- REQUIREMENT -
Print every line of the listing exactly, please.

- DATA LINES -
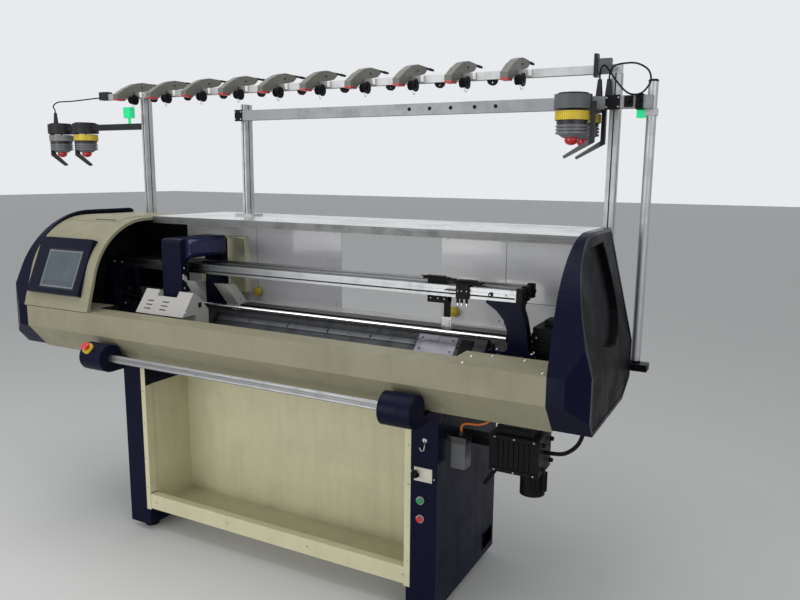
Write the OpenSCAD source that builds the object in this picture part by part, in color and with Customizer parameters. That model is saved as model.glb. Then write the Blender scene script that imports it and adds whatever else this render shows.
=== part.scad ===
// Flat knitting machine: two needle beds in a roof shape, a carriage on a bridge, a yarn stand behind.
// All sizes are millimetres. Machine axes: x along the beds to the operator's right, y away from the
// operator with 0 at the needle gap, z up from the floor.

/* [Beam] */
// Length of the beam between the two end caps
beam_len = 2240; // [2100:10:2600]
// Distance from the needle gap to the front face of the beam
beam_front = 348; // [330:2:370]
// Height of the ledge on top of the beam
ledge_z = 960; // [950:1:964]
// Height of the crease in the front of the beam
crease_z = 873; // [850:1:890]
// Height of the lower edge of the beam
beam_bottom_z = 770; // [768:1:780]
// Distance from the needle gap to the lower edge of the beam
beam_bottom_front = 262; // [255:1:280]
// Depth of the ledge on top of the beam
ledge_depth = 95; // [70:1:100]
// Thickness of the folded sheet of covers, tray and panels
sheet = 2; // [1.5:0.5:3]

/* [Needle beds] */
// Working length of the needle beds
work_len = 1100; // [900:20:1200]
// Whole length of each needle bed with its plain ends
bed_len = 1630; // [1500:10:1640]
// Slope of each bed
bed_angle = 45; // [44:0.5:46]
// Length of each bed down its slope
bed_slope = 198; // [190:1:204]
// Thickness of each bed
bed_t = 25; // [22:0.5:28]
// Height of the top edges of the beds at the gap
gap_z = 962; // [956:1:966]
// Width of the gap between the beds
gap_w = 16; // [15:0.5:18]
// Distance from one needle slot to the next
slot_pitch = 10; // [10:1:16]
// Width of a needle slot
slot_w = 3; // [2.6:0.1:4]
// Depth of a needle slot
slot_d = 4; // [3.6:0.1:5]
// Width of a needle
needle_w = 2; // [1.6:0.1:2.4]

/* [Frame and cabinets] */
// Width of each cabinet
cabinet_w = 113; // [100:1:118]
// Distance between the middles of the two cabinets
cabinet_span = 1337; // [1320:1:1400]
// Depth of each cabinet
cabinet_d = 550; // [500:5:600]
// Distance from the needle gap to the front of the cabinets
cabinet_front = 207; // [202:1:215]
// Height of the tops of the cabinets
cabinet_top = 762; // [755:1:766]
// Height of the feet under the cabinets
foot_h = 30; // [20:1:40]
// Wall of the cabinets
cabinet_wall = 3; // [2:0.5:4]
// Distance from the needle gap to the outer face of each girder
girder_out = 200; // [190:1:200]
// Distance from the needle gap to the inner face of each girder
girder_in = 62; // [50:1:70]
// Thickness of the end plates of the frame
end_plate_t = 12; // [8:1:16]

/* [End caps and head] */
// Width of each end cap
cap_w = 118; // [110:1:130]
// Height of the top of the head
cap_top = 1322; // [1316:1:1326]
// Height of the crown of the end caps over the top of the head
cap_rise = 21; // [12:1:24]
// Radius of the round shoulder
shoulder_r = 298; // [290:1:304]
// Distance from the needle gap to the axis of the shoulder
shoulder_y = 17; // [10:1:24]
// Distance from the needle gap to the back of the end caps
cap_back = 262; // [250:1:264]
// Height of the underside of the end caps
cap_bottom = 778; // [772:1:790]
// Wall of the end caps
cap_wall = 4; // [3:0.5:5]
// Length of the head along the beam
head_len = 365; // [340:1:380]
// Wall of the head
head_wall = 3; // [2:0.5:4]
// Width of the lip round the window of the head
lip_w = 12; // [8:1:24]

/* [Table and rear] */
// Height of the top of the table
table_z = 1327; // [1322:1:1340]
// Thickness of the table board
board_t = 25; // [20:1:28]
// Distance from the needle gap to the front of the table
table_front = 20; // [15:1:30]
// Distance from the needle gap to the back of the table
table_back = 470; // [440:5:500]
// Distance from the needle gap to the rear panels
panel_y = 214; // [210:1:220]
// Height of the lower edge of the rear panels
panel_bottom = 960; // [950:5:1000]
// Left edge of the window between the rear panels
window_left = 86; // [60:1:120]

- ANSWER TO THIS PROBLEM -
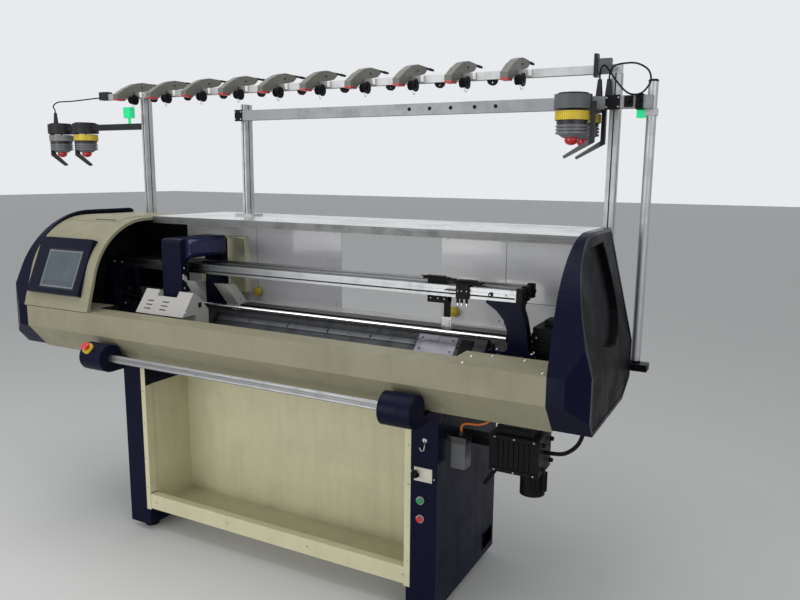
Write the OpenSCAD source that builds the object in this picture part by part, in color and with Customizer parameters. That model is saved as model.glb. Then write the Blender scene script that imports it and adds whatever else this render shows.
=== part.scad ===
// Flat knitting machine: two needle beds in a roof shape, a carriage on a bridge, a yarn stand behind.
// All sizes are millimetres. Machine axes: x along the beds to the operator's right, y away from the
// operator with 0 at the needle gap, z up from the floor.

/* [Beam] */
// Length of the beam between the two end caps
beam_len = 2240; // [2100:10:2600]
// Distance from the needle gap to the front face of the beam
beam_front = 348; // [330:2:370]
// Height of the ledge on top of the beam
ledge_z = 960; // [950:1:964]
// Height of the crease in the front of the beam
crease_z = 873; // [850:1:890]
// Height of the lower edge of the beam
beam_bottom_z = 770; // [768:1:780]
// Distance from the needle gap to the lower edge of the beam
beam_bottom_front = 262; // [255:1:280]
// Depth of the ledge on top of the beam
ledge_depth = 95; // [70:1:100]
// Thickness of the folded sheet of covers, tray and panels
sheet = 2; // [1.5:0.5:3]

/* [Needle beds] */
// Working length of the needle beds
work_len = 1100; // [900:20:1200]
// Whole length of each needle bed with its plain ends
bed_len = 1630; // [1500:10:1640]
// Slope of each bed
bed_angle = 45; // [44:0.5:46]
// Length of each bed down its slope
bed_slope = 198; // [190:1:204]
// Thickness of each bed
bed_t = 25; // [22:0.5:28]
// Height of the top edges of the beds at the gap
gap_z = 962; // [956:1:966]
// Width of the gap between the beds
gap_w = 16; // [15:0.5:18]
// Distance from one needle slot to the next
slot_pitch = 10; // [10:1:16]
// Width of a needle slot
slot_w = 3; // [2.6:0.1:4]
// Depth of a needle slot
slot_d = 4; // [3.6:0.1:5]
// Width of a needle
needle_w = 2; // [1.6:0.1:2.4]

/* [Frame and cabinets] */
// Width of each cabinet
cabinet_w = 113; // [100:1:118]
// Distance between the middles of the two cabinets
cabinet_span = 1337; // [1320:1:1400]
// Depth of each cabinet
cabinet_d = 550; // [500:5:600]
// Distance from the needle gap to the front of the cabinets
cabinet_front = 207; // [202:1:215]
// Height of the tops of the cabinets
cabinet_top = 762; // [755:1:766]
// Height of the feet under the cabinets
foot_h = 30; // [20:1:40]
// Wall of the cabinets
cabinet_wall = 3; // [2:0.5:4]
// Distance from the needle gap to the outer face of each girder
girder_out = 200; // [190:1:200]
// Distance from the needle gap to the inner face of each girder
girder_in = 62; // [50:1:70]
// Thickness of the end plates of the frame
end_plate_t = 12; // [8:1:16]

/* [End caps and head] */
// Width of each end cap
cap_w = 118; // [110:1:130]
// Height of the top of the head
cap_top = 1322; // [1316:1:1326]
// Height of the crown of the end caps over the top of the head
cap_rise = 21; // [12:1:24]
// Radius of the round shoulder
shoulder_r = 298; // [290:1:304]
// Distance from the needle gap to the axis of the shoulder
shoulder_y = 17; // [10:1:24]
// Distance from the needle gap to the back of the end caps
cap_back = 262; // [250:1:264]
// Height of the underside of the end caps
cap_bottom = 778; // [772:1:790]
// Wall of the end caps
cap_wall = 4; // [3:0.5:5]
// Length of the head along the beam
head_len = 365; // [340:1:380]
// Wall of the head
head_wall = 3; // [2:0.5:4]
// Width of the lip round the window of the head
lip_w = 12; // [8:1:24]

/* [Table and rear] */
// Height of the top of the table
table_z = 1327; // [1322:1:1340]
// Thickness of the table board
board_t = 25; // [20:1:28]
// Distance from the needle gap to the front of the table
table_front = 20; // [15:1:30]
// Distance from the needle gap to the back of the table
table_back = 470; // [440:5:500]
// Distance from the needle gap to the rear panels
panel_y = 214; // [210:1:220]
// Height of the lower edge of the rear panels
panel_bottom = 960; // [950:5:1000]
// Left edge of the window between the rear panels
window_left = 86; // [60:1:120]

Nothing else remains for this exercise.